Bicyclists who roll through stop signs will no longer be breaking the law after a bill passed by the Colorado legislature is signed by Gov. Jared Polis.

The Colorado Safety Stop bill will allow bicyclists to treat stop signs as yield signs and stoplights as stop signs, which already is common practice for many bicyclists. Motorists sometimes complain about the practice, but advocates for the bill say it allows bicyclists to spend less time in intersections where most accidents involving bicycles and automobiles occur.

“I don’t think this is going to make our streets look drastically different in terms of the way bicyclists are using them,” said Jack Todd, director of communications and policy for Bicycle Colorado, which lobbied for the bill. “Bicyclists are already to doing this, as a matter of common sense. This just makes that legal.”

A spokesperson in the governor’s office said he “looks forward” to signing the bill.

“Bike safety is a critical part of the Polis administration’s work in partnership with the legislature to make Colorado communities safer and more welcoming to bikes,” his office said in a statement, “and to ensure every Coloradan can get where they want to go as quickly and inexpensively as possible.”

Bicycle Colorado has been pushing for this sort of legislation for several years, and it conducted research backing up its argument that it would make cycling safer. An analysis of data provided by CDOT showed that in 2017-19 , 72.2% of crashes between bicyclists and motorists took place at intersections, Todd said.
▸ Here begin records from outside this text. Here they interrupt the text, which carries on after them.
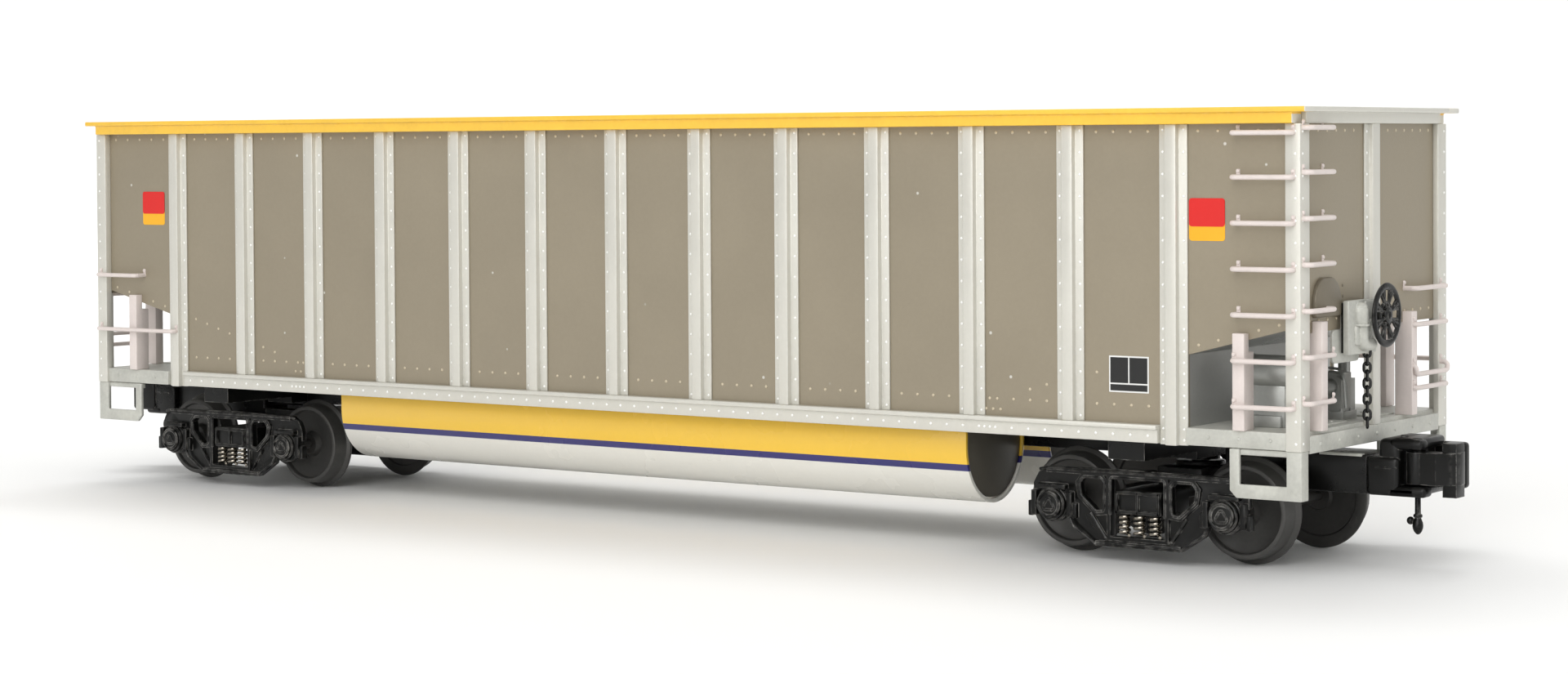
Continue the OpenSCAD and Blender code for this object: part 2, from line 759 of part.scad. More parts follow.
side_sheet();  // side_sheet_right
half_turn() side_sheet();  // side_sheet_left
end_sheet();  // end_sheet_brake_end
half_turn() end_sheet();  // end_sheet_plain_end
slope_sheet();  // slope_sheet_brake_end
half_turn() slope_sheet();  // slope_sheet_plain_end
floor_sheet();
tub();  // tub_right
half_turn() tub();  // tub_left
tub_end_plates();
centre_sill();
body_bolster();  // body_bolster_brake_end
half_turn() body_bolster();  // body_bolster_plain_end
side_sill();  // side_sill_right
half_turn() side_sill();  // side_sill_left
platform();  // platform_brake_end
half_turn() platform();  // platform_plain_end
side_posts();  // side_posts_right
half_turn() side_posts();  // side_posts_left
corner_posts();
end_posts();
side_chord();  // side_chord_right
half_turn() side_chord();  // side_chord_left
end_chord();  // end_chord_brake_end
half_turn() end_chord();  // end_chord_plain_end
ladder_stiles();
ladder();  // ladder_right
half_turn() ladder();  // ladder_left
grab_irons();  // grab_irons_right
half_turn() grab_irons();  // grab_irons_left
both_sides() step();  // steps_brake_end
half_turn() both_sides() step();  // steps_plain_end
brake_wheel();
brake_housing();
brake_chain();
air_reservoir();
reservoir_mount();
control_valve();
truck_a() truck_frame();  // truck_a_frame_right
truck_a() half_turn() truck_frame();  // truck_a_frame_left
truck_a() truck_bolster();  // truck_a_bolster
truck_a() truck_springs();  // truck_a_springs
truck_a() coupler_arm();  // truck_a_coupler_arm
truck_a() coupler_head();  // truck_a_coupler_head
truck_a() knuckle();  // truck_a_knuckle
truck_a() coupler_pin();  // truck_a_coupler_pin
truck_a() axle_at(-half_base);  // truck_a_wheelset_inner
truck_a() axle_at(half_base);  // truck_a_wheelset_outer
truck_b() half_turn() truck_frame();  // truck_b_frame_right
truck_b() truck_frame();  // truck_b_frame_left
truck_b() truck_bolster();  // truck_b_bolster
truck_b() truck_springs();  // truck_b_springs
truck_b() coupler_arm();  // truck_b_coupler_arm
truck_b() coupler_head();  // truck_b_coupler_head
truck_b() knuckle();  // truck_b_knuckle
truck_b() coupler_pin();  // truck_b_coupler_pin
truck_b() axle_at(-half_base);  // truck_b_wheelset_inner
truck_b() axle_at(half_base);  // truck_b_wheelset_outer
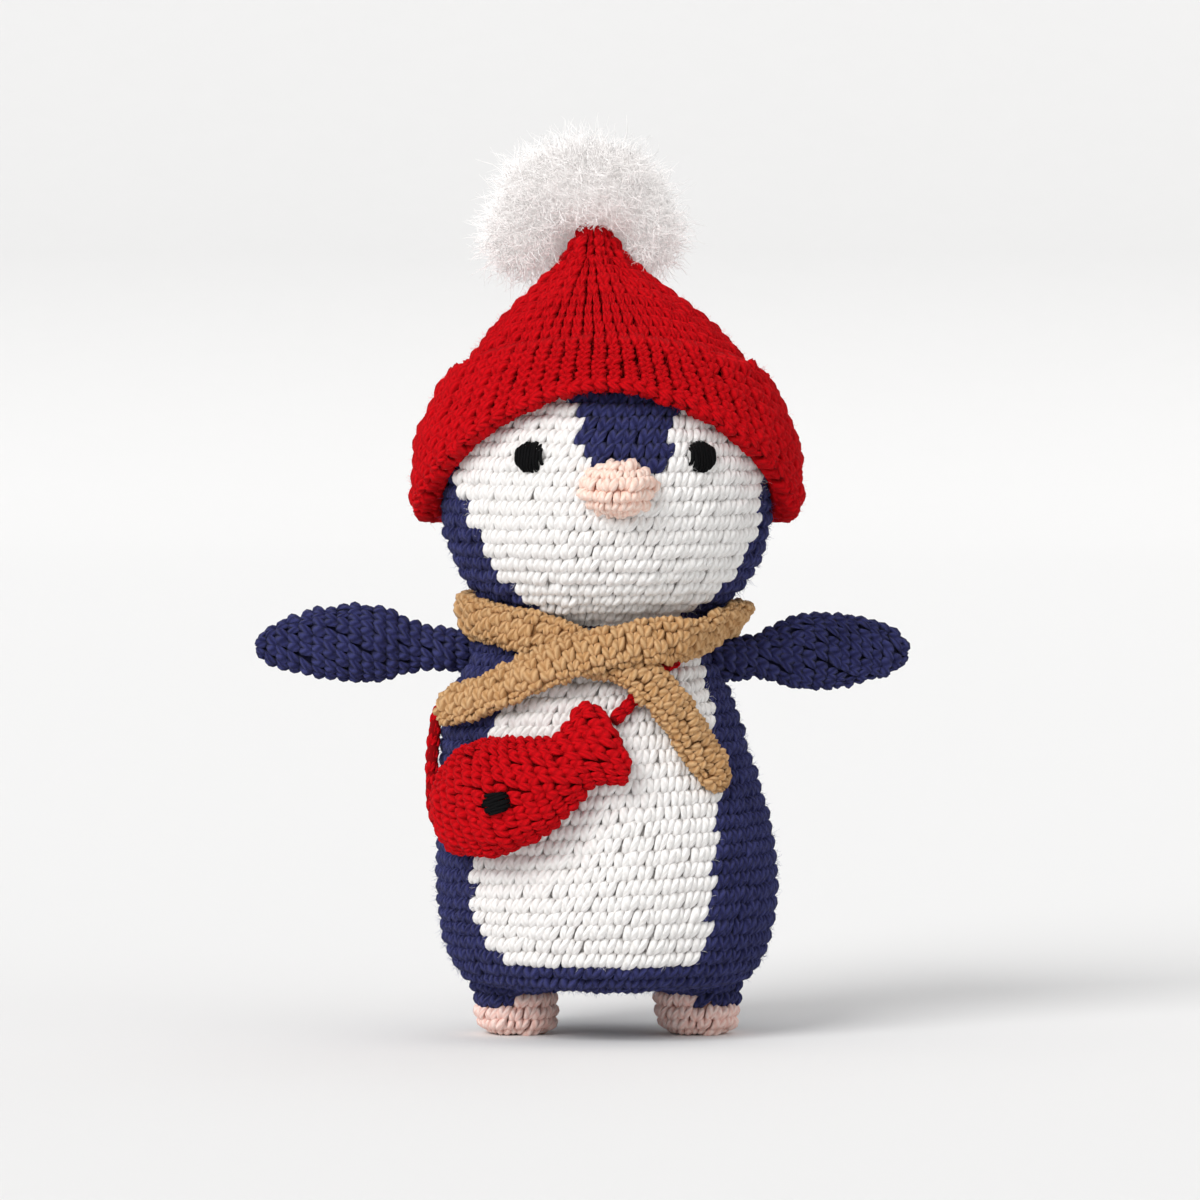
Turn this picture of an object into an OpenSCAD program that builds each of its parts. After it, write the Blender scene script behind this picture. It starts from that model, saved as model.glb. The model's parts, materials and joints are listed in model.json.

“We’ve been proponents of this statewide legislation for years and we’re excited to finally get it across the finish line,” Todd said. “All the data out there points to this being safer and reducing crashes between bicyclists and motorists. As an advocacy organization, we are always thinking about how bicycling can be safer in Colorado, and this is a proven tool.”

Cyclists who roll through stop signs, rather than coming to a full stop, do so to maintain their momentum. It’s not just a matter of convenience, according to Todd.

“Allowing bicyclists to use that momentum to get out of the intersection faster prevents these crashes from happening in the first place,” Todd said. “It allows bicyclists to get out of the place that’s most dangerous for them.”

Cyclists will still be required to stop at stoplights, but they will then be allowed to proceed through the light when it is safe to do so.